Keep tuning in and you are bound to get caught up in arguments. This is a good way to learn. See: CP Books and CP Papers

Otis,

>>How something thinks is important as what it does.

You are entirely right, when we are not talking about a thought experiment that tells us how it is going to act (namely, passing the Turing test). Passing the Turing test presumes acting reliably (at least as much as we humans do). In this case, my point stands. The dilemma we are supposed to deal with is the conceptual adequacy of the Turing test verses the logical possibility of using abhorrent methods to pass the test. Which trumps what?

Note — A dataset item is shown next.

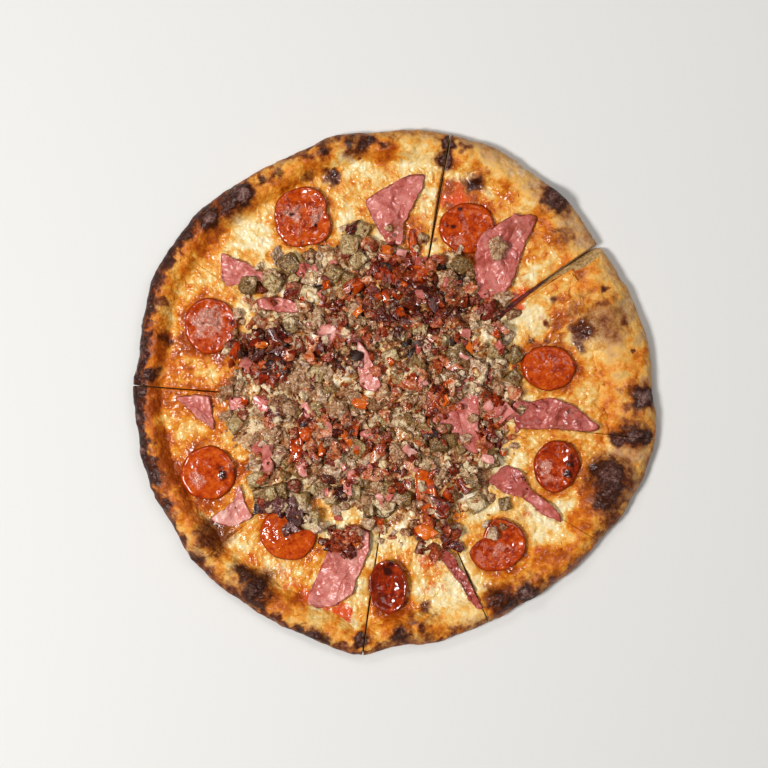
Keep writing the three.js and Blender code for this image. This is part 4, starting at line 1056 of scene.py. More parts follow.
def form(kind):
    """One lump of a kind, a millimetre across, as points and faces"""
    deselect()
    if kind in ("dice", "bacon"):
        bpy.ops.mesh.primitive_cube_add(size=1 * MM)
        lump = bpy.context.object
        bpy.ops.object.mode_set(mode="EDIT")
        bpy.ops.mesh.select_all(action="SELECT")
        if kind == "dice":
            bpy.ops.mesh.bevel(offset=0.1 * MM, segments=1, affect="EDGES")
            bpy.ops.mesh.select_all(action="SELECT")
        bpy.ops.mesh.subdivide(number_cuts=2 if kind == "dice" else 1, smoothness=0 if kind == "dice" else 0.35)
    else:
        finer = {"great": 5, "crumble": 3, "crumb": 1}[kind]
        bpy.ops.mesh.primitive_ico_sphere_add(subdivisions=finer, radius=0.5 * MM)
        lump = bpy.context.object
        bpy.ops.object.mode_set(mode="EDIT")
    bpy.ops.mesh.select_all(action="SELECT")
    bpy.ops.mesh.quads_convert_to_tris()
    bpy.ops.object.mode_set(mode="OBJECT")
    place = points(lump) / MM
    faces = np.array([face.vertices[:] for face in lump.data.polygons])
    bpy.data.objects.remove(lump)
    return place, faces


# Ground meat shows its grains: how many lie across one lump of a kind
GRAINS = {"great": 5.0, "crumble": 3.0}


def turned(draw, count, tilt):
    """Turns each lump about the upright and leans it up to a tilt, as matrices"""
    a = draw.uniform(0, 2 * np.pi, count)
    b, c = draw.uniform(-tilt, tilt, count), draw.uniform(-tilt, tilt, count)
    ca, sa, cb, sb, cc, sc = np.cos(a), np.sin(a), np.cos(b), np.sin(b), np.cos(c), np.sin(c)
    zero, one = np.zeros(count), np.ones(count)
    spin = np.array([[ca, -sa, zero], [sa, ca, zero], [zero, zero, one]])
    lean = np.array([[one, zero, zero], [zero, cb, -sb], [zero, sb, cb]])
    roll = np.array([[cc, zero, sc], [zero, one, zero], [-sc, zero, cc]])
    return np.einsum("ijn,jkn,kln->nil", spin, lean, roll)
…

However, when we do Turing tests in the real world, we do try to indirectly test how the answer came to be, because poor methods make for poor intelligence. I strongly suspect that the methods used by my imagined Brutes are not possible in this universe, but this is irrelevant to the thought experiment—we are just addressing conceptual necessities. No doubt, by this point, you are reminded why you did not major in philosophy.

Also, I imagine you are referring to more than just deductively sound methods for reasoning in contrast to “unsound methods”. It is doubtful that we make use of such deductive methods very often, though logicians emulate them.

A few questions:

Do you judge my actions (generally) rational without knowledge of how I do it? Are you justified in doing so?
Are you equating ‘rationality’ with ‘intelligence’ or ‘consciousness’?

Posted by: John at January 30, 2004 10:08 AM

>

How something thinks is important? Since when? The Turing test is a proposed determiner for *when* something thinks. How it accomplishes that thinking is neither here nor there.

Submarines may seem awfully unsound, swim-wise, to fish, but they can swim through the seven seas nonetheless. (Aside: Who started this analogy? Haugeland?)

Posted by: Nihilo at January 30, 2004 04:16 PM

I have heard shots over the bow, but no return volley...you see, one of the combatants was caught on a bridge.

Posted by: John at January 31, 2004 12:31 PM

yes.
Sorry about that. I've lost the plot a bit.